Insomma: per quanto citino questa o quella autorità islamica a conforto del proprio operato, i talebani stanno diventando un problema per decine e decine di altri Paesi islamici. In questa presa di distanza c’è una certa quota di autoconservazione, perché gli spiriti del radicalismo islamista sono presenti, anche se minoritari, in diversi dei 57 Paesi dell’Oic, e il cattivo esempio talebano non deve trovare troppo spazio. In più, l’Organizzazione della cooperazione islamica non è l’Unione europea, non ha poteri sopranazionali per decidere e implementare provvedimenti che invece, quando pure vengono presi (e non è questo il caso), sono del tutto affidati all’adesione volontaria degli Stati membri.

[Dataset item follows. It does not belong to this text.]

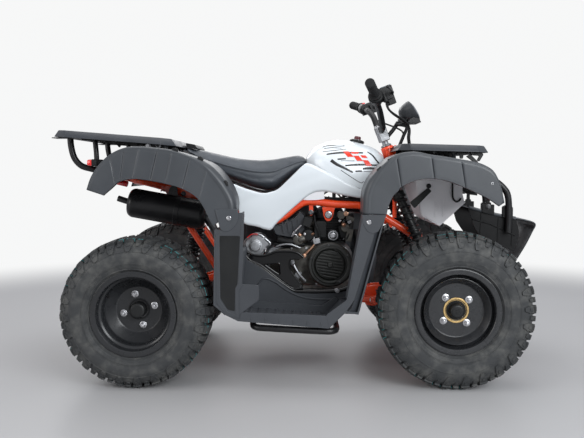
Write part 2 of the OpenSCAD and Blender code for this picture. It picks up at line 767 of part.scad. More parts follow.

Nello stesso tempo, però, i talebani non possono ignorare le sue prese di posizione. Se non altro perché l’Oic è una delle non moltissime organizzazioni ancora presenti in Afghanistan, tanto che ha da poco aperto una nuova sede a Kabul. E soprattutto perché, con i fondi messi a disposizione dai Paesi aderenti, ha costituito un ricco fondo per l’aiuto umanitario al Paese, che intende amministrare con una certa oculatezza e, soprattutto, con molta indipendenza. Lo dimostra la stizzita dichiarazione di Abdul Qahar Balkhi, portavoce del ministro degli Esteri Amir Khan Muttaqi, che ha chiesto ai rappresentanti dell’Oic di «incontrare i rappresentanti ufficiali dell’Emirato Islamico per comprendere meglio la situazione… Questo poterà l’Oic a prendere decisioni informate per quanto riguarda l’Afghanistan, anziché basarsi su informazioni esterne». Insomma, è un po’ come dire: «Vi diciamo noi dove mettere i soldi». Cosa che l’Oic non sembra disposta ad accettare.